Video
A broad review of agents and regimens used to manage patients with myelodysplastic syndrome.
Transcript:
Bart Scott, MD, MS: The main types of chemotherapy we use for patients fit into a broad category called hypomethylating agents. There are other treatments that patients may receive, like growth factors, GCSF, and erythropoietin. There are a minority of patients, typically younger, who have pancytopenia who would receive immunosuppressive treatment, for example. Then there are new medications that are approved like luspatercept, which stimulates red blood cell production that would fit into the type of a growth colony stimulating factor. There is a drug called eltrombopag that is also sometimes used to treat patients.
In regard to actual chemotherapy, that’s hypomethylating agents. There are some patients with MDS [myelodysplastic syndrome] who may be young, who have very aggressive disease, almost what we would call acute myeloid leukemia [AML], that would fit into a category of MDS-EB1 or MDS-EB2 that we might get more treatments that are like AML. We call that AML-induction chemotherapy.
In regard to chemotherapy, there are 2 main choices: hypomethylating therapy and induction chemotherapy. The hypomethylating therapy can be given in combination with another drug called venetoclax. In regard to who should receive chemotherapy and who should not, that’s a complicated discussion. The physician would consider the overall risk of the patient by their disease.

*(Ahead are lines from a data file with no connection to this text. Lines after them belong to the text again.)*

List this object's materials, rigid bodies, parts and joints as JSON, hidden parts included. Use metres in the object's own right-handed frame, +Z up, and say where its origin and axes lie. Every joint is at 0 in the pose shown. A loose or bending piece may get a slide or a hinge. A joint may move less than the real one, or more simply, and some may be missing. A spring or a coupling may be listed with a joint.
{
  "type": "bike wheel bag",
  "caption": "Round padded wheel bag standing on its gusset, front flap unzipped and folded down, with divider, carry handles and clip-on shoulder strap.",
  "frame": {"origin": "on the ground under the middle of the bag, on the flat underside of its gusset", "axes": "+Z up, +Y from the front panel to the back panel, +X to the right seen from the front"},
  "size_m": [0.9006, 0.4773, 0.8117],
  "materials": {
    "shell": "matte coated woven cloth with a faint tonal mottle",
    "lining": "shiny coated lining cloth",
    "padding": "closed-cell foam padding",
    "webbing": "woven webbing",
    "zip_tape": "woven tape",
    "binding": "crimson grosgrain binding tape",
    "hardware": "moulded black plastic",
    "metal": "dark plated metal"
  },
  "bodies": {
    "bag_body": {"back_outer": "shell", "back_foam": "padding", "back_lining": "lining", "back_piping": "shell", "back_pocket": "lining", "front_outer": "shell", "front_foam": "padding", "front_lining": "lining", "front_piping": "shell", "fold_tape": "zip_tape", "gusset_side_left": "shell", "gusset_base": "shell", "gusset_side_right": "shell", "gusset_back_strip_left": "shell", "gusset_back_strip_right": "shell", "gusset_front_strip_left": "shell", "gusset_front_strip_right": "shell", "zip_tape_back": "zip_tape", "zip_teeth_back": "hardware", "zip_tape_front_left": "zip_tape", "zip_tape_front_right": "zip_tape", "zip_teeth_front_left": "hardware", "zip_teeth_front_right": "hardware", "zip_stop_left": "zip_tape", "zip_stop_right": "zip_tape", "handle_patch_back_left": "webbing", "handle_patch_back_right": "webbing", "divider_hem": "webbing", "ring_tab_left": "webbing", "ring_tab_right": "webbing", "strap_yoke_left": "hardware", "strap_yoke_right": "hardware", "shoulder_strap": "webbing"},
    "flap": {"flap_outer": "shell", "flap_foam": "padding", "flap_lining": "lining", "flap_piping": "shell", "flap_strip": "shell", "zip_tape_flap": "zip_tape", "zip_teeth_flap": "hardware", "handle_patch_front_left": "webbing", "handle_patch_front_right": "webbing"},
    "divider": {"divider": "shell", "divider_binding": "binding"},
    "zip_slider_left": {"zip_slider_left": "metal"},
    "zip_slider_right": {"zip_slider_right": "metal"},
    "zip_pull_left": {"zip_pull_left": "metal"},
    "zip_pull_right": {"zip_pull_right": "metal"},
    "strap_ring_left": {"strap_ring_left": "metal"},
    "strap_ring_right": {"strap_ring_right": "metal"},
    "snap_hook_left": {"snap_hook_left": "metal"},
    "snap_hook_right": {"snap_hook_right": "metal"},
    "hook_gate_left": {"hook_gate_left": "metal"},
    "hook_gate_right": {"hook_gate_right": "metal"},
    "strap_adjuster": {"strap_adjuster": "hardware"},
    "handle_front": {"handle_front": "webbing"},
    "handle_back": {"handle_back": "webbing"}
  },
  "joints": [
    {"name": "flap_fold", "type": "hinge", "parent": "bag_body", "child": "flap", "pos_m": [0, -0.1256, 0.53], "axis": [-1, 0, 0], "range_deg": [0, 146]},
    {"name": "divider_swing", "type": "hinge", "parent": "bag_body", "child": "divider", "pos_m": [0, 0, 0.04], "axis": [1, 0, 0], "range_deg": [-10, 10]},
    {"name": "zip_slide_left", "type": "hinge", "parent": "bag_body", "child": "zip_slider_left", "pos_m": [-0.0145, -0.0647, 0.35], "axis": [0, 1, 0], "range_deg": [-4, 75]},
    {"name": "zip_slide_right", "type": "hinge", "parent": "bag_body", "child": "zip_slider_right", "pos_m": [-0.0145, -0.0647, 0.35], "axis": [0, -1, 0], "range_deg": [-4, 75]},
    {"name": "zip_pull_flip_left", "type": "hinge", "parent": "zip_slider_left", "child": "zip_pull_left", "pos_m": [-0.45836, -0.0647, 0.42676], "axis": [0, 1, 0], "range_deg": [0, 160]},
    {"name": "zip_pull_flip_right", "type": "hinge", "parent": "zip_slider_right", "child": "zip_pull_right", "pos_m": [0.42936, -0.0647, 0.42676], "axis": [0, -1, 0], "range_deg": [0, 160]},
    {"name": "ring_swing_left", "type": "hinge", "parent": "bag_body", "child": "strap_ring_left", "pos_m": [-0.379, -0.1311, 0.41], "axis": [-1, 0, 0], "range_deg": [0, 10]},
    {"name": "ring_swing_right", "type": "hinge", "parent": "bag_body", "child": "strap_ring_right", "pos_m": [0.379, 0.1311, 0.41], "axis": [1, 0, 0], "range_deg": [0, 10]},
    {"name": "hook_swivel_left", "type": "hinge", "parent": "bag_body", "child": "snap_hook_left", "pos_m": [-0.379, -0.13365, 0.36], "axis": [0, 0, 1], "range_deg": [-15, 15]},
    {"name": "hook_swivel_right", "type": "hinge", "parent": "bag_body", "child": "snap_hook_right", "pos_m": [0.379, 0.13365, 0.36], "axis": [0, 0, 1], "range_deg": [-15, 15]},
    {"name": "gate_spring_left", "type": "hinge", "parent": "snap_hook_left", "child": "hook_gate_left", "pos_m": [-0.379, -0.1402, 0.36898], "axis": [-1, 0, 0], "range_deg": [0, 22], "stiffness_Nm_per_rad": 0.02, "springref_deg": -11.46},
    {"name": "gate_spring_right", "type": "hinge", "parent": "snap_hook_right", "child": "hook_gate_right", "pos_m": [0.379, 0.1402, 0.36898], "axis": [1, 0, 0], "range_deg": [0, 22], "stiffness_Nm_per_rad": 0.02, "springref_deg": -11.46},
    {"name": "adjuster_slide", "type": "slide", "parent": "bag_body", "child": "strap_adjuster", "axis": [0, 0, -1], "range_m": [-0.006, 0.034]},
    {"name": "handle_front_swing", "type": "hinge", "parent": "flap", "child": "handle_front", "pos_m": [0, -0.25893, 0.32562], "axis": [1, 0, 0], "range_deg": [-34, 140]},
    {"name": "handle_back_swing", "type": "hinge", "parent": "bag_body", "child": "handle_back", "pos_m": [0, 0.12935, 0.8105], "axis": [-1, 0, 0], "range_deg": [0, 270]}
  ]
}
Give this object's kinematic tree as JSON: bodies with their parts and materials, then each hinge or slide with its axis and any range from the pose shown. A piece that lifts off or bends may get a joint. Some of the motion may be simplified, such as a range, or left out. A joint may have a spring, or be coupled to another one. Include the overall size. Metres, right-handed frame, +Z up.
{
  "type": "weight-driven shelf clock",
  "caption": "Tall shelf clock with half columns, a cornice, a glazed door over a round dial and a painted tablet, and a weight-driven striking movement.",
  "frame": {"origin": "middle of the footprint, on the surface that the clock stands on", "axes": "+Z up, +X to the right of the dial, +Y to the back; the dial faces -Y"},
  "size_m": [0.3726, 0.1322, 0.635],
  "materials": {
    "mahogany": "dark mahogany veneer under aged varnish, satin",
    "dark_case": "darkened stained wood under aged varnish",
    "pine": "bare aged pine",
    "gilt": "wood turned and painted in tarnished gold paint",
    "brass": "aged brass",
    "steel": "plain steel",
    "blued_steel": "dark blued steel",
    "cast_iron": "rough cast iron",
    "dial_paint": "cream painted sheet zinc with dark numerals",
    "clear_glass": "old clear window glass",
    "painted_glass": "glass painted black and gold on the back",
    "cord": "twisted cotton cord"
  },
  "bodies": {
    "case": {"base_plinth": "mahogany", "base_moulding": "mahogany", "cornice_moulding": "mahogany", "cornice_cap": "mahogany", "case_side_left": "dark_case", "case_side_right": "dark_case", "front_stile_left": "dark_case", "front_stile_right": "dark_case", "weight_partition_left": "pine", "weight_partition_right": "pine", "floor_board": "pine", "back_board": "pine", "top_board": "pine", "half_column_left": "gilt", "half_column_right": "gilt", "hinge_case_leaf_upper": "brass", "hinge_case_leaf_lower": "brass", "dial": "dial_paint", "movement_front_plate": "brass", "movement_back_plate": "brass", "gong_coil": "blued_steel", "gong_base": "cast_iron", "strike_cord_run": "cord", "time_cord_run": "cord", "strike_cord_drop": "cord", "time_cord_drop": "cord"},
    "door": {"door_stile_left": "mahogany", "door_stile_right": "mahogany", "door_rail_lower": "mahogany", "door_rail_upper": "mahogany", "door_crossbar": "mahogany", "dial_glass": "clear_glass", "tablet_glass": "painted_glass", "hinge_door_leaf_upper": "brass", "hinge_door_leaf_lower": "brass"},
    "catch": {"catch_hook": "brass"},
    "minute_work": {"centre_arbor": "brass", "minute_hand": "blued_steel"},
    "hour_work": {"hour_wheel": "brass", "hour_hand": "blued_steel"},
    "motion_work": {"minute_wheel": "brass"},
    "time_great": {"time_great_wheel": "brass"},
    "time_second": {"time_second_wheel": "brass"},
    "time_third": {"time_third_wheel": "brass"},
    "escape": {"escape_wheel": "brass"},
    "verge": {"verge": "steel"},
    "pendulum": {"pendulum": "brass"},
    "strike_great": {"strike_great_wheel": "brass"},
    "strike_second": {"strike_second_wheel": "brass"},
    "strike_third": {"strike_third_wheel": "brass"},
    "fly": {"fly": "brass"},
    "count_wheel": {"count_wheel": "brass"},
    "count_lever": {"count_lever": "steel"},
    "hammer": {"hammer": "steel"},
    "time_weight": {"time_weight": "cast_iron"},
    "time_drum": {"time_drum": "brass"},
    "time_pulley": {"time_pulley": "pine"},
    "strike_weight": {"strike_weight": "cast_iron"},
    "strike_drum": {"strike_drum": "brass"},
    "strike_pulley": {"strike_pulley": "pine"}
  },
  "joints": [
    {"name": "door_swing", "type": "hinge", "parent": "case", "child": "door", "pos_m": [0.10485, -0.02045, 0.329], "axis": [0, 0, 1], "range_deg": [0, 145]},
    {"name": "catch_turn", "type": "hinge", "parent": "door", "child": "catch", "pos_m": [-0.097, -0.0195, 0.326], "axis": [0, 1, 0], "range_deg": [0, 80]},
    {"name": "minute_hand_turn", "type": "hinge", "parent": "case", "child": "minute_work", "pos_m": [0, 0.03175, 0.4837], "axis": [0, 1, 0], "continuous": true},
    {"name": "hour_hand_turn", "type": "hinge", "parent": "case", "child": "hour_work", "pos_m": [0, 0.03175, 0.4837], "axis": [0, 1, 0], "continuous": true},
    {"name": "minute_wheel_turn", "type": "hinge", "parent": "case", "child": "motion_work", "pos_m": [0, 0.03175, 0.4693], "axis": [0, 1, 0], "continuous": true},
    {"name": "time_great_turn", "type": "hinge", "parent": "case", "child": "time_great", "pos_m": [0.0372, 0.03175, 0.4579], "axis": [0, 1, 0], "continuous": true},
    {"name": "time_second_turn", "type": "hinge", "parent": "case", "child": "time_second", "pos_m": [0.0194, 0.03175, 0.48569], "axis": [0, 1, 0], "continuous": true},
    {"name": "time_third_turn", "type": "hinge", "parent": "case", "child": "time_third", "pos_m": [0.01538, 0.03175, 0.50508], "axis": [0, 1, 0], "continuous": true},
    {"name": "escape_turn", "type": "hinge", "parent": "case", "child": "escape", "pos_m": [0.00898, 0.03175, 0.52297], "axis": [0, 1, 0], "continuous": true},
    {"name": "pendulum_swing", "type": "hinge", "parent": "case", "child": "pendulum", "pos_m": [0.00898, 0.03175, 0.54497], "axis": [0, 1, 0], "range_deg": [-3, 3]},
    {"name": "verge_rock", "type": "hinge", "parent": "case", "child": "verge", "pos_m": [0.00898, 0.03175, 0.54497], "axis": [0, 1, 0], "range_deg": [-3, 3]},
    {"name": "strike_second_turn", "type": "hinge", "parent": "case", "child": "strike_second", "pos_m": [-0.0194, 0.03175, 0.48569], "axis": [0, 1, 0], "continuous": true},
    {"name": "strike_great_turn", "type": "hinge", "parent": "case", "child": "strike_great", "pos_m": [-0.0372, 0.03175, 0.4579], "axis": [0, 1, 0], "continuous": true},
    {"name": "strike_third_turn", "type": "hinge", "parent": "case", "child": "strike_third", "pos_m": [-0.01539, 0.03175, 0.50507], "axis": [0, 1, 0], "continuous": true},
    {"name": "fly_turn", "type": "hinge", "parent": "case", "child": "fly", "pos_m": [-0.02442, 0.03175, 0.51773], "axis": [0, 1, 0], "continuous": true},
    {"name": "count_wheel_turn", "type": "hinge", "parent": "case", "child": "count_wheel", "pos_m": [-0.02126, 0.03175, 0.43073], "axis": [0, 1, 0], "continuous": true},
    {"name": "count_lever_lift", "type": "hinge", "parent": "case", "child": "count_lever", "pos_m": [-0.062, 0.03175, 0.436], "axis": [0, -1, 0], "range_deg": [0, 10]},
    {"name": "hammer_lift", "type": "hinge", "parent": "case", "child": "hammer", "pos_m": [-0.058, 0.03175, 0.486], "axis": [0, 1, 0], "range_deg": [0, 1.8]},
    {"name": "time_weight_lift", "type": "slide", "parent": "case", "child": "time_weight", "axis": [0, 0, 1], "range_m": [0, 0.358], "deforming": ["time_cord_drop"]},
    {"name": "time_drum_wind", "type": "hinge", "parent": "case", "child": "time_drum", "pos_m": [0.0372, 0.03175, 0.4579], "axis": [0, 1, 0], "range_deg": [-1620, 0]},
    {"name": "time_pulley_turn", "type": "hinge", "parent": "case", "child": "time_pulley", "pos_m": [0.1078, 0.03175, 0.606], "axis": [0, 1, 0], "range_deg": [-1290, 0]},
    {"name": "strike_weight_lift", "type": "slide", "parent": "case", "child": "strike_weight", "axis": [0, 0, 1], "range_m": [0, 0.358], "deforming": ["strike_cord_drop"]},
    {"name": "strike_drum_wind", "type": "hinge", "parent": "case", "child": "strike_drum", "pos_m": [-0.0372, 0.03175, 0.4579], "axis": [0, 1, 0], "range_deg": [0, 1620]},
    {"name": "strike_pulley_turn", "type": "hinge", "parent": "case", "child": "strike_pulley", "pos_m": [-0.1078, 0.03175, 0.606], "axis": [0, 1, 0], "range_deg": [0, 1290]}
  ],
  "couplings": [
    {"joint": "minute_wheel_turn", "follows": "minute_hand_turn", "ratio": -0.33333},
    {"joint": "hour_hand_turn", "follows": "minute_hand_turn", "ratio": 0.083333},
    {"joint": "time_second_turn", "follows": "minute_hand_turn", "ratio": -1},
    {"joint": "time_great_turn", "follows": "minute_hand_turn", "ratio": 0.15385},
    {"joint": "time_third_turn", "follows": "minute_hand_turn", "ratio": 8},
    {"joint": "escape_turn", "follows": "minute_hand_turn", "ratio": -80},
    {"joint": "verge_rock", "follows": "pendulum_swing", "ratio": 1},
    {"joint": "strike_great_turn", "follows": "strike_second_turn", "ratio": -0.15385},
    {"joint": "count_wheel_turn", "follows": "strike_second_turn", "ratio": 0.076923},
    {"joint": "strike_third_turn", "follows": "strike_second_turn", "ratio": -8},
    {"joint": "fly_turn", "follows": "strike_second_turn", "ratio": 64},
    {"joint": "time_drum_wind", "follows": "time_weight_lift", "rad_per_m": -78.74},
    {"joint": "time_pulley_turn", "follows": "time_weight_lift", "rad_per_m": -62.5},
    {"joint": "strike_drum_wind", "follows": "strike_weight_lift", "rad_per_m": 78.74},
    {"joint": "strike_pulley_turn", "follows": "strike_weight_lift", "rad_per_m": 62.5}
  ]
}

We would use the revised IPSS [International Prognostic Scoring System] risk. It would be patients who are in higher-risk categories who would be chosen to receive either hypomethylating therapy or induction chemotherapy.
There is another component we consider, and that would be the underlying health of the patient. What type of comorbidity do they have? Would they be able to tolerate induction chemotherapy or hypomethylating treatment? Hypomethylating therapy, in general, has a low toxicity profile, is relatively safe, and is probably underutilized in the treatment of MDS patients. Many patients who are “too old” or have “too many comorbidities” are probably incorrectly placed into those categories. There are many MDS patients who should probably be treated with hypomethylating therapy, for example, but are not. We’re probably not as aggressive in treating MDS patients as we should be.
Just to extend what we’re talking about with hypomethylating agents, there are 2 approved hypomethylating agents: azacytidine and decitabine. More are expected to be approved in the near future, and we are working on the oral administration of hypomethylating agents, which should improve access and compliance to care.
Amer Zeidan, MBBS, MHS: Aside from hypomethylating agents for high-risk MDS, there are no treatments that are approved aside from bone marrow transplantation. You have to be in a complete remission generally for bone marrow transplantation to work the best in patients with myelodysplastic syndromes. The lower the burden of the disease, the better. You can achieve that sometimes with hypomethylating agents, but the overall response rate is around 50%. Only 20% achieve complete responses, so many patients will not achieve a complete response, and that’s hitting a hypomethylating agent failure, which could be primary, meaning you do not respond from the get-go, secondary failure or resistance in which you responded initially, but you lost your response. Those are very challenging. The median survival for such patients is limited in the range of 4 to 6 months, and we don’t have any approved treatments in this setting. For some of the younger patients or the patients who are able to tolerate other intensive treatments, we can give them intensive chemotherapy. However, because of the age of the patients and the intensities of these therapies, many patients might not be able to tolerate anything. It’s a very difficult situation, and a lot of clinical trials are ongoing, and they’re setting to look at new agents.
For lower-risk MDS, erythropoietin-stimulating agents [ESA] are often used for anemia. If you look at older patients with lower-risk MDS, around 40% of patients would respond to these agents with the fusion independence. You can select patients who have lower total erythropoietin level or have frequent transfusions; those patients tend to respond better when you give an ESA, but the response is generally temporary. It lasts somewhere between 12 and 18 months; the patients will lose response eventually and need something else.
Lenalidomide is active when you have deletion 5q lower-risk MDS in which transfusion independence can occur in almost two-thirds of the patients. However, on deletion 5q MDS, the response rate to lenalidomide, which is an oral agent, so it’s easier to administer, can be only around 25%, and the response duration is around 30 to 40 weeks. It’s limited. Another drug that was approved just recently, a few weeks ago in early April, luspatercept, is transforming growth factor beta. What this agent does is it traps ligands for the transforming growth factor pathway and has been shown to lead to transfusion independence in around one-third of patients with lower-risk MDS if they have ringed sideroblasts; that’s a subtype of lower-risk MDS. This has become a treatment option that’s available, and it’s being used currently in the community.